One of the prayers Jesus offered before His crucifixion has become increasingly meaningful to me over the years.

He prayed that His followers would be one.

Not merely friendly.

Not simply cooperative.

One.

That prayer becomes difficult to ignore once you begin paying attention to the divisions within modern Christianity.

Of course, disagreement has always existed. Even the earliest Christians wrestled with conflict.

The difference is how those conflicts were resolved.

In the New Testament, disputes weren't settled by every individual reaching their own conclusion independently. The apostles gathered together. The Church exercised authority. Decisions were made, and believers were called to receive them.

That pattern continued throughout the early centuries of Christianity.

Church councils addressed heresies.

Bishops defended apostolic teaching.

The faith was preserved collectively rather than reinvented individually.

Looking back, I realized that many of my assumptions about Christianity were actually very modern.

I had been taught to ask, "What do I think this passage means?"

I rarely asked, "How has the Church understood this passage throughout history?"

Those are very different questions.

The first places enormous confidence in my own ability to interpret.

The second begins with humility.

The Freedom That Comes From Not Having Every Answer

One of the unexpected gifts of pursuing truth is realizing you don't have to carry the weight of figuring everything out alone.

There is a strange kind of exhaustion that comes from believing every theological question depends entirely on your personal conclusions.

What if I misunderstand this verse?

What if my pastor is wrong?

What if the podcast I'm listening to is mistaken?

What if the book I'm just finished reading contradicts the last one?

Eventually, the search itself becomes overwhelming.

Ironically, the deeper I studied Church history, the less anxious I became.

Not because every question suddenly disappeared.

Far from it.

There are still mysteries within the Christian faith that I don't fully understand. There are teachings that continue to stretch me. There are passages of Scripture I continue to pray through.

But I've discovered there's a difference between mystery and confusion.

Mystery invites wonder.

Confusion breeds uncertainty.

God has never promised to eliminate every mystery.

He has promised to lead His people into truth.

That promise becomes much easier to trust when we recognize that Christianity didn't begin with us.

For two thousand years, faithful Christians have wrestled with these same questions. They have prayed, studied, suffered, and preserved the faith through persecution, political upheaval, and cultural change.
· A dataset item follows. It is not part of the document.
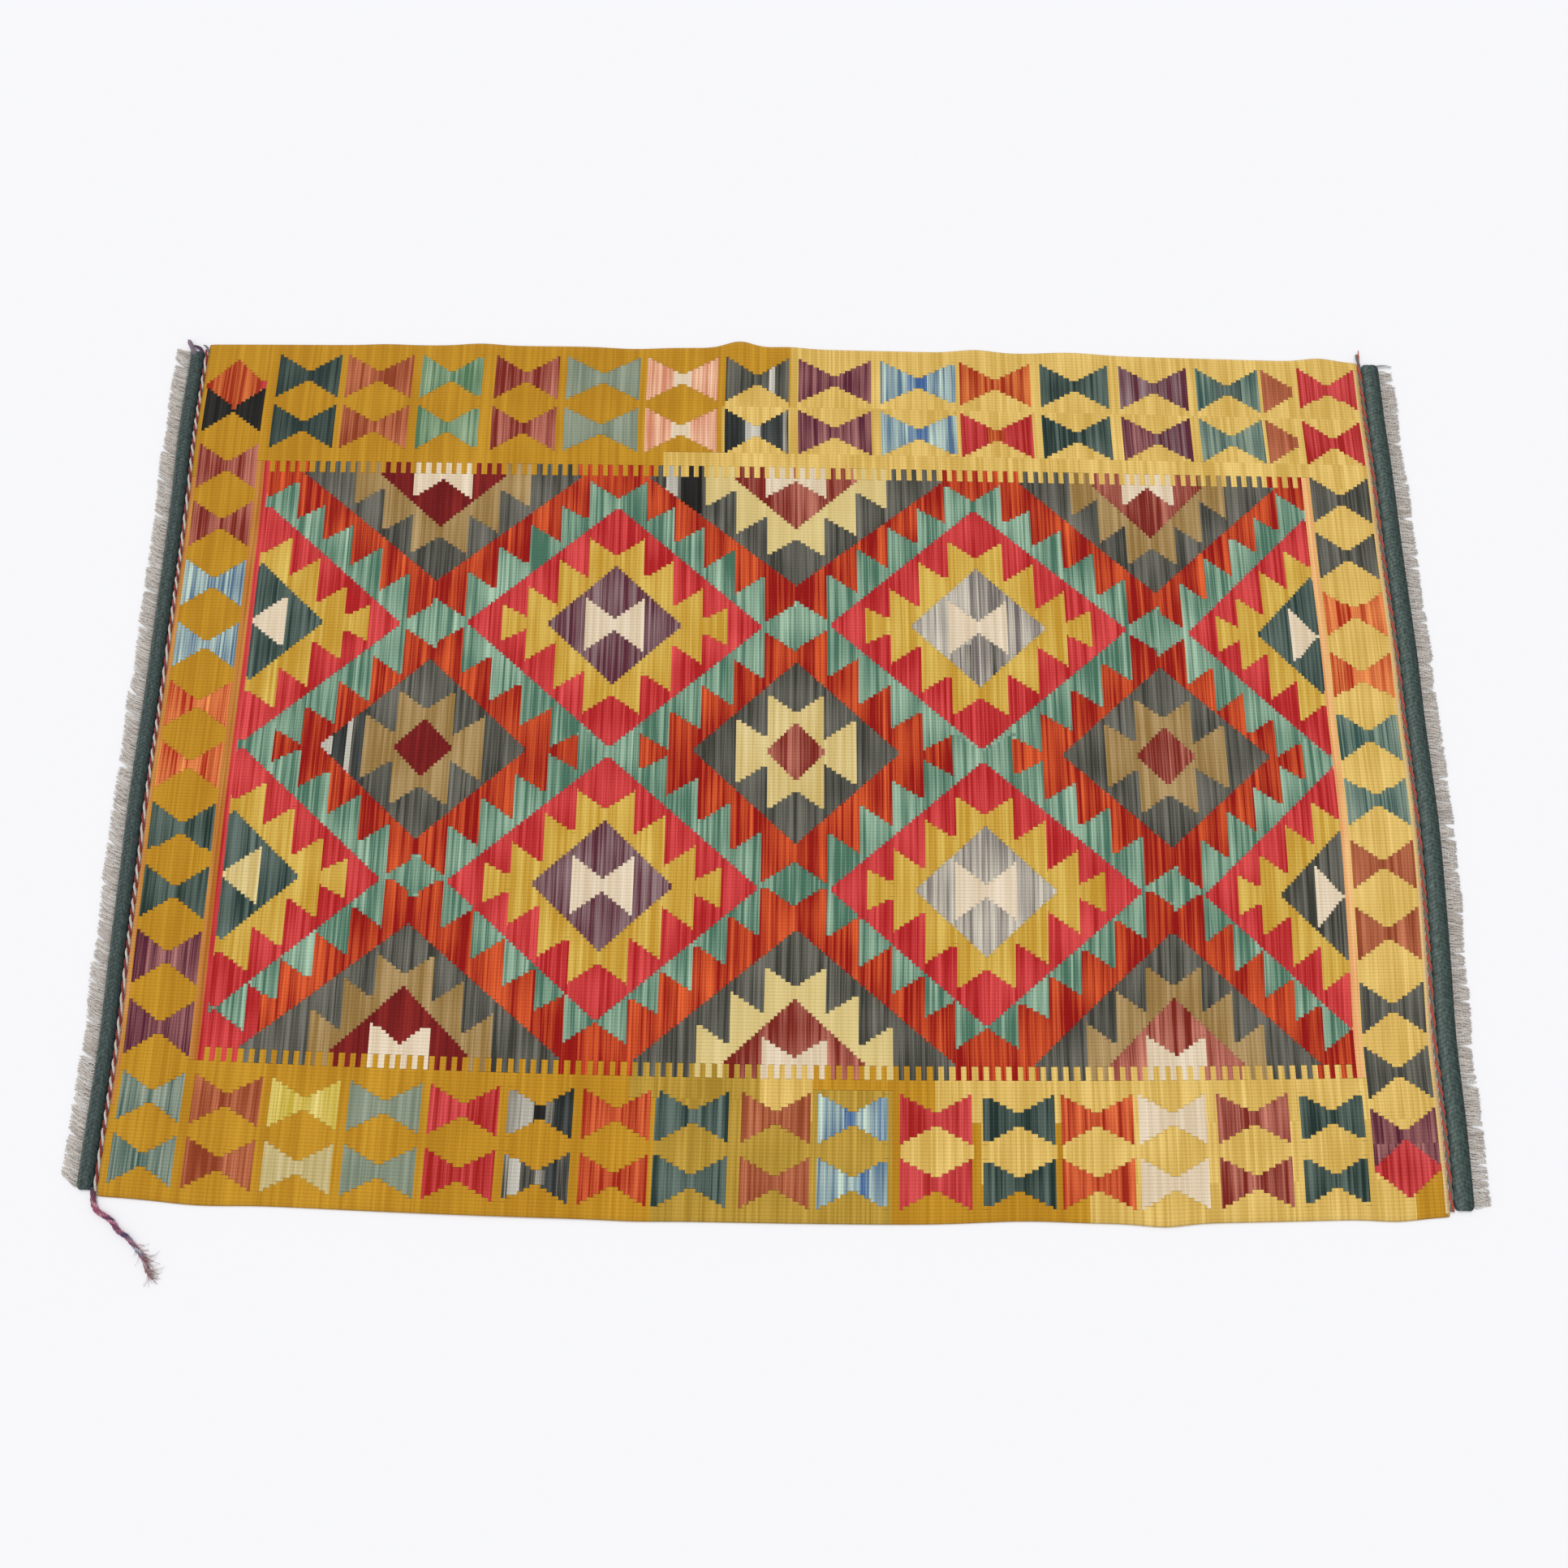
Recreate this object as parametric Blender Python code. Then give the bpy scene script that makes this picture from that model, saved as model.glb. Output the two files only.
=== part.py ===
"""Kilim rug: a weft-faced slit-tapestry cloth with ribbed end bands, twined lines and cut warp fringes.

X runs along the warps, which is the length of the rug. Y runs across it, and Z is up. The rug lies flat,
with its underside on Z = 0. The far side is +Y, the near side is -Y.
"""
import math
from collections import namedtuple

import bpy

# Driving dimensions, in metres
CLOTH_THICKNESS = 0.0030
HALF_LENGTH = 0.730          # from the middle of the cloth to its corners, along the warps
HALF_WIDTH = 0.510           # from the middle of an end to its corners
SEAM_GAP = 0.0003            # clear space between neighbouring pieces
STATION_STEP = 0.020         # distance between the points of an edge
CORNER_INSET = 0.003         # how far a corner of the cloth is cut back

FAR_SIDE = 0.5155            # the far selvedge at its corners, before its bow
FAR_SLOPE = -0.004           # how much lower the far selvedge is at the right corner than in the middle
FAR_BOW = 0.007
NEAR_SIDE = 0.517
NEAR_BOW = 0.017
LEFT_END = 0.733
LEFT_SLOPE = 0.003
LEFT_BOW = 0.0
RIGHT_END = 0.7245
RIGHT_SLOPE = 0.0
RIGHT_BOW = 0.007

TWINE_RADIUS = 0.0021        # two-ply line twined along each end of the cloth
TWINE_NEAR_TIP = -0.5115
TWINE_FAR_TIP = {"left": 0.5120, "right": 0.5240}

BAND_WIDTH = {"left": 0.0180, "right": 0.0205}
BAND_BASE = 0.0020           # height of the band's outer edges
BAND_RIDGE = 0.0042          # height of its two ridges
BAND_VALLEY = 0.0032         # height of the line between the ridges
BAND_NEAR_TIP = -0.5105
BAND_FAR_TIP = 0.5095

FRINGE_THICKNESS = 0.0022
FRINGE_ROOT = 0.0035         # width of the strip that the tufts stand on
FRINGE_LENGTH = 0.0185       # from the band to the tips, on average
FRINGE_PITCH = 0.0120        # distance between tufts
TUFT_ROOT_WIDTH = 0.0090
TUFT_TIP_WIDTH = 0.0064
FRINGE_NEAR_TIP = -0.5060
FRINGE_FAR_TIP = {"left": 0.5080, "right": 0.4980}
FRINGE_SLANT = {"left": 0.0065, "right": -0.0015}

TAIL_RADIUS = 0.0025         # plaited yarn tail at the near left corner

# Smooth humps along an edge: where each is, how far it stands out, and its half width
Hump = namedtuple("Hump", "place height spread")
FAR_HUMPS = (
    Hump(place=-0.510, height=0.0015, spread=0.030),
    Hump(place=-0.390, height=0.0030, spread=0.030),
    Hump(place=-0.195, height=-0.0025, spread=0.040),
    Hump(place=-0.060, height=0.0100, spread=0.024),
    Hump(place=0.000, height=0.0030, spread=0.030),
    Hump(place=0.240, height=0.0045, spread=0.030),
    Hump(place=0.360, height=0.0035, spread=0.045),
    Hump(place=0.675, height=0.0050, spread=0.026),
)
NEAR_HUMPS = (
    Hump(place=-0.620, height=0.0030, spread=0.050),
    Hump(place=-0.150, height=0.0010, spread=0.040),
    Hump(place=0.270, height=-0.0035, spread=0.070),
    Hump(place=0.420, height=0.0035, spread=0.030),
    Hump(place=0.670, height=0.0030, spread=0.030),
)
LEFT_HUMPS = (
    Hump(place=0.400, height=0.0025, spread=0.080),
    Hump(place=-0.070, height=0.0015, spread=0.080),
    Hump(place=-0.360, height=-0.0025, spread=0.090),
)
RIGHT_HUMPS = (
    Hump(place=0.430, height=-0.0010, spread=0.050),
    Hump(place=0.120, height=0.0010, spread=0.060),
    Hump(place=-0.330, height=-0.0025, spread=0.070),
)

# The route of the yarn tail on the floor, from the corner of the rug to its frayed tip
Waypoint = namedtuple("Waypoint", "x y")
TAIL_ROUTE = (
    Waypoint(-0.7333, -0.5145),
    Waypoint(-0.7318, -0.5235),
    Waypoint(-0.7265, -0.5320),
    Waypoint(-0.7170, -0.5372),
    Waypoint(-0.7085, -0.5430),
    Waypoint(-0.7015, -0.5515),
    Waypoint(-0.6915, -0.5575),
    Waypoint(-0.6830, -0.5655),
    Waypoint(-0.6745, -0.5745),
    Waypoint(-0.6685, -0.5835),
    Waypoint(-0.6645, -0.5935),
)
TAIL_STEPS = 2               # points read from the smooth route in each of its stretches

# Base colours are linear RGB
Finish = namedtuple("Finish", "colour roughness metallic")
FINISHES = {
    "tapestry_wool": Finish(colour=(0.52, 0.25, 0.03), roughness=0.9, metallic=0.0),
    "band_wool": Finish(colour=(0.026, 0.074, 0.080), roughness=0.9, metallic=0.0),
    "twined_wool": Finish(colour=(0.36, 0.12, 0.09), roughness=0.9, metallic=0.0),
    "warp_yarn": Finish(colour=(0.41, 0.37, 0.32), roughness=0.95, metallic=0.0),
    "tail_yarn": Finish(colour=(0.12, 0.04, 0.07), roughness=0.9, metallic=0.0),
}


def clear_scene():
    """Remove every object that the scene starts with."""
    for thing in list(bpy.data.objects):
        bpy.data.objects.remove(thing)


def humps_at(humps, place):
    """The sum of the humps: each adds height * exp(-((place - its place) / spread) squared)."""
    return sum(h.height * math.exp(-((place - h.place) / h.spread) ** 2) for h in humps)


def bowed(across, base, slope, bow, humps, reach):
    """An edge's distance from the middle: base + slope * t + bow * (1 - t squared) + its humps."""
    t = across / reach
    return base + slope * t + bow * (1.0 - t * t) + humps_at(humps, across)


def far_edge(x):
    return bowed(x, FAR_SIDE, FAR_SLOPE, FAR_BOW, FAR_HUMPS, HALF_LENGTH)


def near_edge(x):
    return -bowed(x, NEAR_SIDE, 0.0, NEAR_BOW, NEAR_HUMPS, HALF_LENGTH)


def end_line(side, y, outward=0.0):
    """The X of the line that runs a given distance outside the cloth's left or right end."""
    if side == "left":
        return -bowed(y, LEFT_END, LEFT_SLOPE, LEFT_BOW, LEFT_HUMPS, HALF_WIDTH) - outward
    return bowed(y, RIGHT_END, RIGHT_SLOPE, RIGHT_BOW, RIGHT_HUMPS, HALF_WIDTH) + outward


def stations(start, stop):
    """Evenly spaced places from start to stop, both included, about a station step apart."""
    count = max(1, round(abs(stop - start) / STATION_STEP))
    return [start + (stop - start) * i / count for i in range(count + 1)]


def wool(name):
    """The Principled material of one of the finishes."""
    finish = FINISHES[name]
    material = bpy.data.materials.new(name)
    material.use_nodes = True
    shader = material.node_tree.nodes["Principled BSDF"]
    shader.inputs["Base Color"].default_value = (*finish.colour, 1.0)
    shader.inputs["Roughness"].default_value = finish.roughness
    shader.inputs["Metallic"].default_value = finish.metallic
    material.diffuse_color = (*finish.colour, 1.0)
    return material


def poly_curve(name, points, closed):
    """A flat curve of one straight-sided spline through the points."""
    curve = bpy.data.curves.new(name, "CURVE")
    curve.dimensions = "2D"
    curve.render_resolution_u = 0
    spline = curve.splines.new("POLY")
    spline.points.add(len(points) - 1)
    for corner, (x, y) in zip(spline.points, points):
        corner.co = (x, y, 0.0, 1.0)
    spline.use_cyclic_u = closed
    return curve


def place(name, curve, height, material, collection):
    """Put a curve in the collection as the named piece, at a height above the floor."""
    piece = bpy.data.objects.new(name, curve)
    piece.location.z = height
    curve.materials.append(material)
    collection.objects.link(piece)
    return piece


def plate(name, outline, thickness, material, collection):
    """A flat piece: a filled outline, extruded half its thickness up and down."""
    curve = poly_curve(name, outline, closed=True)
    curve.fill_mode = "BOTH"
    curve.extrude = thickness / 2.0
    return place(name, curve, thickness / 2.0, material, collection)


def cloth_outline():
    """The woven cloth's outline, anticlockwise from the near left corner, with cut-back corners."""
    left_x = end_line("left", -HALF_WIDTH)
    right_x = end_line("right", -HALF_WIDTH)
    near = [(x, near_edge(x)) for x in stations(left_x + CORNER_INSET, right_x - CORNER_INSET)]
    low = near_edge(right_x) + CORNER_INSET
    high = far_edge(right_x) - CORNER_INSET
    right = [(end_line("right", y), y) for y in stations(low, high)]
    far_left_x = end_line("left", HALF_WIDTH)
    far = [(x, far_edge(x)) for x in stations(right_x - CORNER_INSET, far_left_x + CORNER_INSET)]
    high = far_edge(far_left_x) - CORNER_INSET
    low = near_edge(left_x) + CORNER_INSET
    left = [(end_line("left", y), y) for y in stations(high, low)]
    return near + right + far + left


def twined_line(side, material, collection):
    """The two-ply yarn twined across the warps, as a tube along the cloth's end."""
    outward = SEAM_GAP + TWINE_RADIUS
    heights = stations(TWINE_NEAR_TIP, TWINE_FAR_TIP[side])
    name = f"twined_line_{side}"
    curve = poly_curve(name, [(end_line(side, y, outward), y) for y in heights], closed=False)
    curve.bevel_depth = TWINE_RADIUS
    curve.bevel_resolution = 2
    curve.use_fill_caps = True
    return place(name, curve, TWINE_RADIUS, material, collection)


def band_profile(width):
    """The band's section: a flat underside and two ridges with a shallow line between them."""
    half = width / 2.0
    crown = half * 0.5
    shoulder = half * 0.82
    return [
        (-half, 0.0),
        (-half, BAND_BASE),
        (-shoulder, BAND_RIDGE * 0.9),
        (-crown, BAND_RIDGE),
        (-half * 0.16, BAND_RIDGE * 0.88),
        (0.0, BAND_VALLEY),
        (half * 0.16, BAND_RIDGE * 0.88),
        (crown, BAND_RIDGE),
        (shoulder, BAND_RIDGE * 0.9),
        (half, BAND_BASE),
        (half, 0.0),
    ]


def guide(name, points, collection):
    """A closed section curve that a band is swept from, hidden from renders."""
    section = bpy.data.objects.new(name, poly_curve(name, points, closed=True))
    section.hide_render = True
    section.display_type = "WIRE"
    collection.objects.link(section)
    return section


def end_band(side, material, collection, guides):
    """The ribbed end band: its two-ridged section swept along the end of the cloth."""
    width = BAND_WIDTH[side]
    outward = 2.0 * SEAM_GAP + 2.0 * TWINE_RADIUS + width / 2.0
    name = f"end_band_{side}"
    line = [(end_line(side, y, outward), y) for y in stations(BAND_NEAR_TIP, BAND_FAR_TIP)]
    curve = poly_curve(name, line, closed=False)
    curve.bevel_mode = "OBJECT"
    curve.bevel_object = guide(f"section_{side}", band_profile(width), guides)
    curve.use_fill_caps = True
    return place(name, curve, 0.0, material, collection)


def tuft_length(index):
    """How far tuft number index reaches from the band: the mean length with two slow waves on it."""
    return FRINGE_LENGTH * (1.0 + 0.10 * math.sin(1.7 * index) + 0.07 * math.sin(0.6 * index + 1.0))


def fringe(side, material, collection):
    """One comb along the band: a root strip, and a slanting tuft of warp ends at every pitch."""
    outward = 3.0 * SEAM_GAP + 2.0 * TWINE_RADIUS + BAND_WIDTH[side]
    near_tip = FRINGE_NEAR_TIP
    far_tip = FRINGE_FAR_TIP[side]
    count = round((far_tip - near_tip) / FRINGE_PITCH)
    pitch = (far_tip - near_tip) / count
    inner = [(end_line(side, y, outward), y) for y in stations(far_tip, near_tip)]
    outer = []
    for index in range(count):
        middle = near_tip + (index + 0.5) * pitch
        length = tuft_length(index)
        tip = middle + FRINGE_SLANT[side]
        corners = (
            (middle - TUFT_ROOT_WIDTH / 2.0, FRINGE_ROOT),
            (tip - TUFT_TIP_WIDTH / 2.0, length),
            (tip + TUFT_TIP_WIDTH / 2.0, length * 0.97),
            (middle + TUFT_ROOT_WIDTH / 2.0, FRINGE_ROOT),
        )
        outer += [(end_line(side, middle, outward + reach), y) for y, reach in corners]
    start = (end_line(side, near_tip, outward + FRINGE_ROOT), near_tip)
    stop = (end_line(side, far_tip, outward + FRINGE_ROOT), far_tip)
    outline = [start] + outer + [stop] + inner
    return plate(f"fringe_{side}", outline, FRINGE_THICKNESS, material, collection)


def smooth_route(route, steps):
    """Points along the Catmull-Rom curve through the route, with its first and last points doubled."""
    padded = [route[0], *route, route[-1]]
    points = []
    for before, start, stop, after in zip(padded, padded[1:], padded[2:], padded[3:]):
        for step in range(steps):
            t = step / steps
            weights = (
                -0.5 * t + t * t - 0.5 * t ** 3,
                1.0 - 2.5 * t * t + 1.5 * t ** 3,
                0.5 * t + 2.0 * t * t - 1.5 * t ** 3,
                -0.5 * t * t + 0.5 * t ** 3,
            )
            nodes = (before, start, stop, after)
            x = sum(w * p.x for w, p in zip(weights, nodes))
            y = sum(w * p.y for w, p in zip(weights, nodes))
            points.append((x, y))
    points.append((route[-1].x, route[-1].y))
    return points


def corner_tail(material, collection):
    """The plaited ends of the twining yarns, which lie on the floor from the near left corner."""
    curve = poly_curve("corner_tail", smooth_route(TAIL_ROUTE, TAIL_STEPS), closed=False)
    curve.bevel_depth = TAIL_RADIUS
    curve.bevel_resolution = 2
    curve.use_fill_caps = True
    return place("corner_tail", curve, TAIL_RADIUS, material, collection)


def main():
    clear_scene()
    rug = bpy.data.collections.new("kilim_rug")
    guides = bpy.data.collections.new("guides")
    bpy.context.scene.collection.children.link(rug)
    bpy.context.scene.collection.children.link(guides)
    wools = {name: wool(name) for name in FINISHES}
    plate("kilim_body", cloth_outline(), CLOTH_THICKNESS, wools["tapestry_wool"], rug)
    for side in ("left", "right"):
        twined_line(side, wools["twined_wool"], rug)
        end_band(side, wools["band_wool"], rug, guides)
        fringe(side, wools["warp_yarn"], rug)
    corner_tail(wools["tail_yarn"], rug)


main()
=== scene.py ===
"""Looks of the kilim rug: its woven pattern, plaited ends, cut fringes and loose yarn tail.

X runs along the warps, which is the length of the rug, Y across it, and Z is up, as in the part.
"""
import math
from collections import namedtuple

import bpy
import numpy as np
from mathutils import Matrix


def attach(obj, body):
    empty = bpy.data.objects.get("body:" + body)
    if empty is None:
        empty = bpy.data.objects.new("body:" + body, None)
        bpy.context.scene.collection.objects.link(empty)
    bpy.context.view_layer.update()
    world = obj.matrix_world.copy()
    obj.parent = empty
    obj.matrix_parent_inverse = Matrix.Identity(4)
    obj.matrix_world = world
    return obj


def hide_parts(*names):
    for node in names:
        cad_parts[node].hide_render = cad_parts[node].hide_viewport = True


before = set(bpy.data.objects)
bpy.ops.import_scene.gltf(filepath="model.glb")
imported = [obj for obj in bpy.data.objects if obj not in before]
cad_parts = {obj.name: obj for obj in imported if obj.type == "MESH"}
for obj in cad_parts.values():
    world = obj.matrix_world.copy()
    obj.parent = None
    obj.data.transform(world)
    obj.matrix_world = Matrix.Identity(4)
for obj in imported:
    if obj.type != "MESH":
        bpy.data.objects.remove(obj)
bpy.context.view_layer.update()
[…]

There is something deeply comforting about realizing we aren't the first generation trying to follow Jesus faithfully.

We get to learn from those who came before us.

Following Truth Wherever It Leads

Searching for truth can feel risky because it often requires us to let go of ideas we've held for years.

Sometimes those ideas came from people we deeply love.

Parents.

Pastors.

Mentors.

Friends.

Acknowledging that someone influenced us imperfectly doesn't mean they failed us.

It simply means they were human.

Every Christian inherits traditions. The question isn't whether we have traditions. The question is whether those traditions faithfully reflect what Christ handed to His Church.

That requires courage.

It requires humility.

And perhaps most importantly, it requires trusting that God is not trying to hide Himself from sincere seekers.

If you're asking difficult questions right now, don't assume your questions are evidence that your faith is falling apart.

Sometimes they're evidence that God is inviting you to know Him more deeply.

Keep reading Scripture.

Keep praying.

Keep studying history.

Keep asking honest questions.

Most of all, ask God for the humility to follow the truth wherever it leads, even if it takes you somewhere you never expected to go.

Because finding the truth has never been about winning an argument.

It's about knowing Christ more fully.

And every step toward Him is always worth taking.